Tuesday, six couples filed a federal lawsuit challenging Colorado’s same-sex marriage ban.
The couples are suing the state saying the ban is unconstitutional.
That ruling was the justification the Boulder County Clerk and Recorder used to start issuing same-sex marriage licenses there.
Suthers has said the licenses issued by the Clerk and Recorder Hillary Hall are not valid and gave a deadline of Tuesday at noon for her office to stop issuing them. Suthers threatened legal action if Hall did not comply.
Hall has said she would continue issuing the licenses despite Suther’s threat.
Hall started issuing the licenses June 25. Suthers said the licenses are invalid because the 10th Circuit issued a stay on its own ruling.
It’s not yet clear how the motion filed Wednesday will affect Hall’s decision to issue marriage licenses.
Couples have been lining up at clerk’s offices in Boulder County to receive licenses despite their legal uncertainty. As of Wednesday evening, a total of 97 marriage licenses had been issued to same-sex couples.
Unlike the other case challenging Colorado’s same-sex marriage ban, the case filed Tuesday was in federal court. A ruling would apply to every county.
David Lane, one of the lawyers for the plaintiffs, said that a decision by a federal judge enabling gay marriage in Colorado could come within a month.

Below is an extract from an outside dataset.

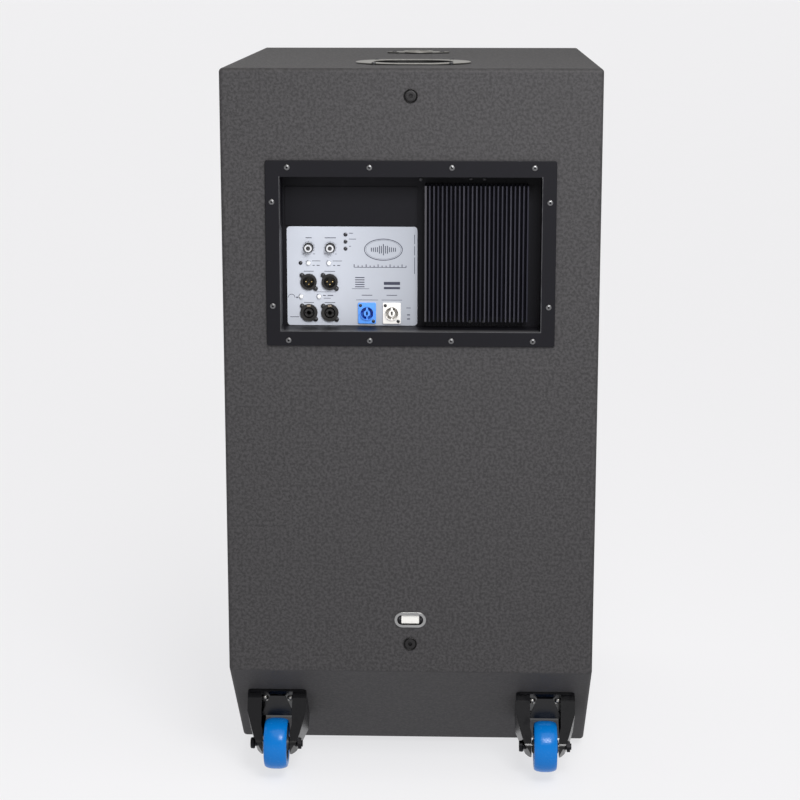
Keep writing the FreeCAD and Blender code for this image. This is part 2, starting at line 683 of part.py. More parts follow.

And, in Pennsylvania, the Third Circuit has dismissed the appeal by the county clerk who sought to intervene and appeal the marriage equality lawsuit in that state.
Sat Jul 05, 2014 at 9:59 AM PT: The Pennsylvania County Clerk has appealed to SCOTUS and asked for a stay of the marriage equality ruling. Justice Alito receives Third Circuit requests, but will probably present it to the entire court.